Nowadays any company or single developer can create their own apps and access to a global market in a short time, on the other side the users can trust better the software they install as they access it via a trustable marketplace as the ones from Microsoft or Apple, which both check every single app uploaded before it is published.

Finally, it is hard to find any other device you own that is always as near to us as a mobile phone, otherwise just try to think how many times you leave your phone more than 2 meters away from you.

Checking the smartphone sales figures, how easy is for the users and developers and how companies can be more close than ever to us, it isn’t surprising that many companies and single developers having started to create their own apps and games to be the next Angry Birds.

As you can imagine having success with your app is not that easy, a recent study conducted by Adeven indicated that about 400.000 apps in the Apple Appstore are zombies, which means 60% of the apps in the AppStore have never been downloaded.

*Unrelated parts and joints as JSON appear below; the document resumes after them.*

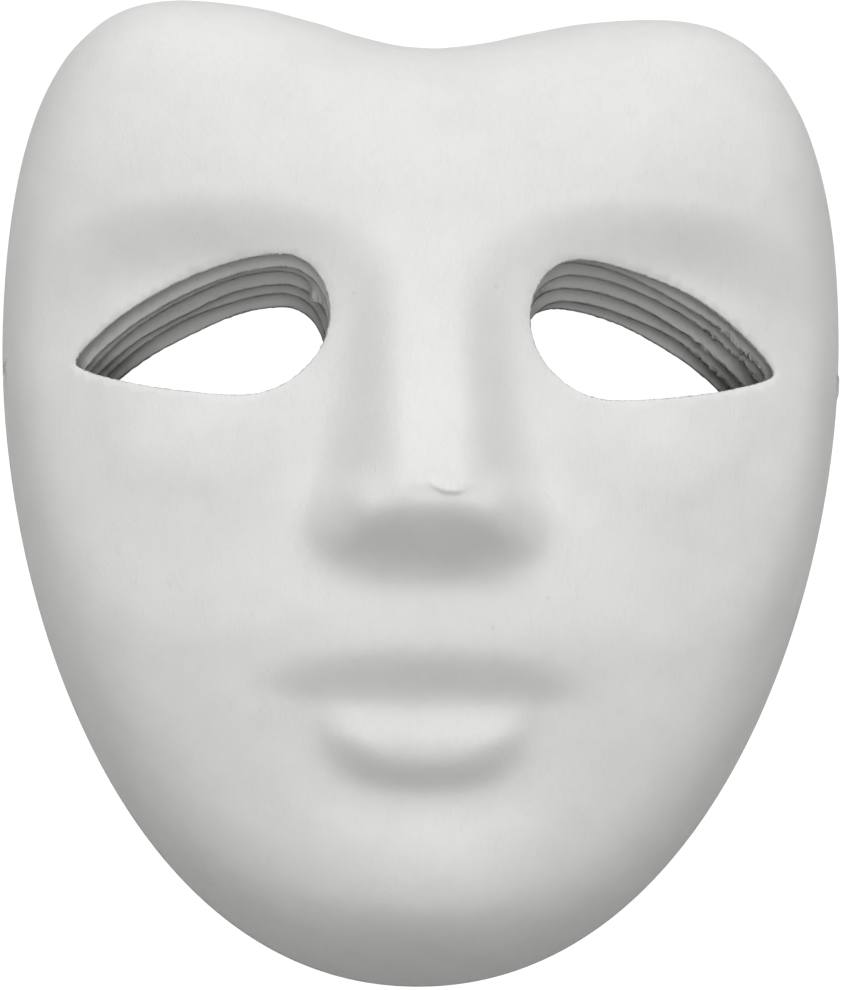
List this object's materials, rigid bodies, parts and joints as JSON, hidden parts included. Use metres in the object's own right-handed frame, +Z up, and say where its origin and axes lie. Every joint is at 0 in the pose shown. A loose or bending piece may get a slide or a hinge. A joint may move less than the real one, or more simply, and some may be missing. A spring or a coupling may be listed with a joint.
{
  "type": "pile of blank face masks",
  "caption": "Pile of nested blank moulded-pulp full-face masks, lying face up, each with two almond eye openings and a strap hole at each side.",
  "frame": {"origin": "centre of the bounding box at its base, on the plane that the bottom mask's rim rests on", "axes": "+Z up, the way the noses point; +Y towards the foreheads; +X towards the wearer's left, which is on the right as the faces are looked at"},
  "size_m": [0.192, 0.224, 0.1371],
  "materials": {
    "white_pulp": "matt bare pulp, fine fibrous texture"
  },
  "bodies": {
    "top_mask": {"top_mask": "white_pulp"},
    "second_mask": {"second_mask": "white_pulp"},
    "third_mask": {"third_mask": "white_pulp"},
    "fourth_mask": {"fourth_mask": "white_pulp"},
    "fifth_mask": {"fifth_mask": "white_pulp"},
    "bottom_mask": {"bottom_mask": "white_pulp"}
  },
  "joints": [
    {"name": "lift_top_mask", "type": "slide", "parent": "second_mask", "child": "top_mask", "axis": [0, 0, 1], "range_m": [0, 0.075]},
    {"name": "lift_second_mask", "type": "slide", "parent": "third_mask", "child": "second_mask", "axis": [0, 0, 1], "range_m": [0, 0.075]},
    {"name": "lift_third_mask", "type": "slide", "parent": "fourth_mask", "child": "third_mask", "axis": [0, 0, 1], "range_m": [0, 0.075]},
    {"name": "lift_fourth_mask", "type": "slide", "parent": "fifth_mask", "child": "fourth_mask", "axis": [0, 0, 1], "range_m": [0, 0.075]},
    {"name": "lift_fifth_mask", "type": "slide", "parent": "bottom_mask", "child": "fifth_mask", "axis": [0, 0, 1], "range_m": [0, 0.075]}
  ]
}
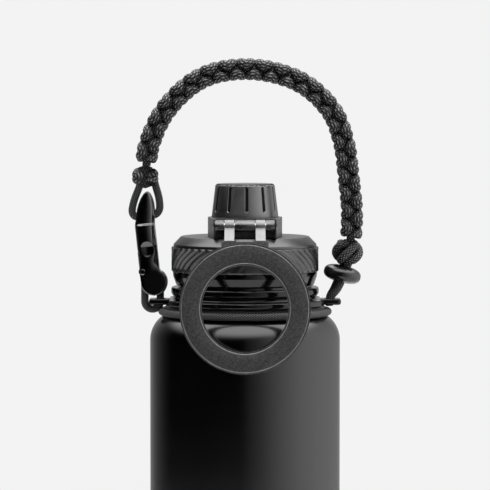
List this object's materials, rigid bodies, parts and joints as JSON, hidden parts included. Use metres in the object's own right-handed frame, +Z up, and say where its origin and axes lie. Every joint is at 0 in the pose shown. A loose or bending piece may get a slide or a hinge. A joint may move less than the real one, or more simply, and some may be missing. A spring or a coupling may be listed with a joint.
{
  "type": "insulated water bottle",
  "caption": "Vacuum-insulated steel bottle with wide-mouth screw lid, spout cap, folding magnetic phone ring and braided cord handle clipped to a neck collar.",
  "frame": {"origin": "centre of the flat foot that the bottle stands on", "axes": "+Z up along the bottle's axis, -Y towards the phone ring, -X towards the clip"},
  "size_m": [0.1125, 0.0955, 0.3209],
  "materials": {
    "powder_coat": "fine-grained matt powder coat",
    "bare_steel": "electropolished stainless steel",
    "base_plastic": "matt moulded",
    "getter_alloy": "sintered grey",
    "seal_glass": "solder glass",
    "silicone": "food-grade silicone, satin",
    "plug_plastic": "satin moulded",
    "foam": "closed-cell foam",
    "lid_plastic": "fine matt texture",
    "cap_plastic": "satin, fine texture",
    "hinge_metal": "satin black with bare edges",
    "pin_steel": "polished",
    "ring_metal": "satin grey with bright chamfers",
    "pad_rubber": "mottled dark grey",
    "magnet_nickel": "nickel plated",
    "collar_rubber": "satin moulded rubber",
    "cord": "woven nylon sheath",
    "clip_plastic": "glossy moulded",
    "spring_steel": "drawn wire",
    "button_plastic": "semi-gloss moulded"
  },
  "bodies": {
    "bottle": {"outer_shell": "powder_coat", "inner_vessel": "bare_steel", "base_plate": "base_plastic", "getter": "getter_alloy", "vacuum_seal": "seal_glass"},
    "lid_seal": {"lid_gasket": "silicone"},
    "ring_collar": {"hinge_collar": "hinge_metal", "hinge_pin": "pin_steel"},
    "lid": {"lid_core": "plug_plastic", "lid_insulation": "foam", "lid_grip_band": "lid_plastic", "lid_skirt_ring": "lid_plastic", "lid_top_cover": "lid_plastic", "spout": "plug_plastic"},
    "phone_ring": {"phone_ring_frame": "ring_metal", "ring_face_pad": "pad_rubber", "ring_magnets": "magnet_nickel"},
    "cap_seal": {"spout_gasket": "silicone"},
    "spout_cap": {"spout_cap_shell": "cap_plastic", "spout_cap_liner": "plug_plastic"},
    "neck_collar": {"neck_collar": "collar_rubber", "neck_cord": "cord"},
    "handle": {"handle_braid": "cord", "left_knot": "cord", "clip_loop": "cord", "clip_body": "clip_plastic", "gate_pin": "pin_steel", "gate_spring": "spring_steel", "ear_loop": "cord", "right_knot": "cord", "stem_cords": "cord"},
    "clip_gate": {"clip_gate": "clip_plastic"},
    "cord_button": {"cord_button": "button_plastic"}
  },
  "joints": [
    {"name": "lid_lift_off", "type": "slide", "parent": "bottle", "child": "lid_seal", "axis": [0, 0, 1], "range_m": [0, 0.04]},
    {"name": "lid_rise", "type": "slide", "parent": "lid_seal", "child": "ring_collar", "axis": [0, 0, 1], "range_m": [0, 0.007]},
    {"name": "lid_turn", "type": "hinge", "parent": "ring_collar", "child": "lid", "pos_m": [0, 0, 0.23], "axis": [0, 0, 1], "range_deg": [0, 540]},
    {"name": "ring_fold", "type": "hinge", "parent": "ring_collar", "child": "phone_ring", "pos_m": [0, -0.027, 0.2417], "axis": [-1, 0, 0], "range_deg": [0, 145]},
    {"name": "cap_rise", "type": "slide", "parent": "lid", "child": "cap_seal", "axis": [0, 0, 1], "range_m": [0, 0.0031]},
    {"name": "cap_turn", "type": "hinge", "parent": "cap_seal", "child": "spout_cap", "pos_m": [0, 0, 0.25], "axis": [0, 0, 1], "range_deg": [0, 360]},
    {"name": "neck_turn", "type": "hinge", "parent": "bottle", "child": "neck_collar", "pos_m": [0, 0, 0.205], "axis": [0, 0, 1], "range_deg": [-28, 28]},
    {"name": "handle_swing", "type": "hinge", "parent": "neck_collar", "child": "handle", "pos_m": [0, 0, 0.20435], "axis": [-1, 0, 0], "range_deg": [-40, 40], "deforming": ["ear_loop", "stem_cords"]},
    {"name": "gate_open", "type": "hinge", "parent": "handle", "child": "clip_gate", "pos_m": [-0.04896, 0, 0.2187], "axis": [0, 1, 0], "range_deg": [0, 18], "stiffness_Nm_per_rad": 0.02, "springref_deg": -17.19, "deforming": ["gate_spring"]},
    {"name": "button_slide", "type": "slide", "parent": "handle", "child": "cord_button", "axis": [-0.3696, 0, -0.9292], "range_m": [0, 0.003]}
  ],
  "couplings": [
    {"joint": "lid_rise", "follows": "lid_turn", "m_per_rad": 0.0007162},
    {"joint": "cap_rise", "follows": "cap_turn", "m_per_rad": 0.00047746}
  ]
}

So it seems obvious that just creating an app is the key for success, developers will find fierce competitors and the difficulties to obtain the necessary ROI for their work, since it is very common to find free apps or apps priced under $5. Therefore, it is necessary that as a developer you plan your marketing app appropriately or that you count with partner who can do it. It is also important to select the right business model for your app, the commons are:

  • Single payment. The user pays just when he downloads the app. The main risk in this model is to do not have downloads enough to obtain a ROI. In addition, once you have sold to all your potential market and there aren’t more downloads you will not be able to generate more revenue from your current users.
  • Ads supported. In this case, you still need to have a big amount of downloads and make sure users spent long enough time to display your ads.
  • In-app purchase. This is will probably be one of the biggest revenue streams in the near future as it allows to create revenue on existing users. It consists of invoicing users for new content or features, i.e. in a game you might want to offer new weapons or maps after an additional payment, or just think in how Kindle works, the app is free but you pay for each book you download.
  • Subscription. Following a similar model to the cloud computing, you can invoice your users just for the use of the app, if you stop using the app you don’t have to pay. Think for instance in NetFlix you pay a monthly or yearly fee that gives you access to their content.
  • Combination of the previous ones. For instance, you can create a free version of your app that is supported by ads and paid app without advertising.

As I was saying at the beginning the apps business hasn’t reached yet the saturation point and it is still growing very fast. This is because in addition to rapid growing smartphone sales, we need to include now the tablets and also Desktop PCs + Laptops. The arrival of Windows 8 will potentially convert the Windows Store in the biggest marketplace considering the installed base of Windows PCs

Because all this, the forecast for 2014 shows the app business will reach $35 billion and the app downloads will grow from 10,7 billion in 2010 to 76,9 billion, reaching up to 182,7 billion in 2015 (source: IDC).

It is reasonable to say that the next years will be more than ever the developer years, which reminds me the Steve Ballmer’s quote:

“Developers! Developers! Developers!”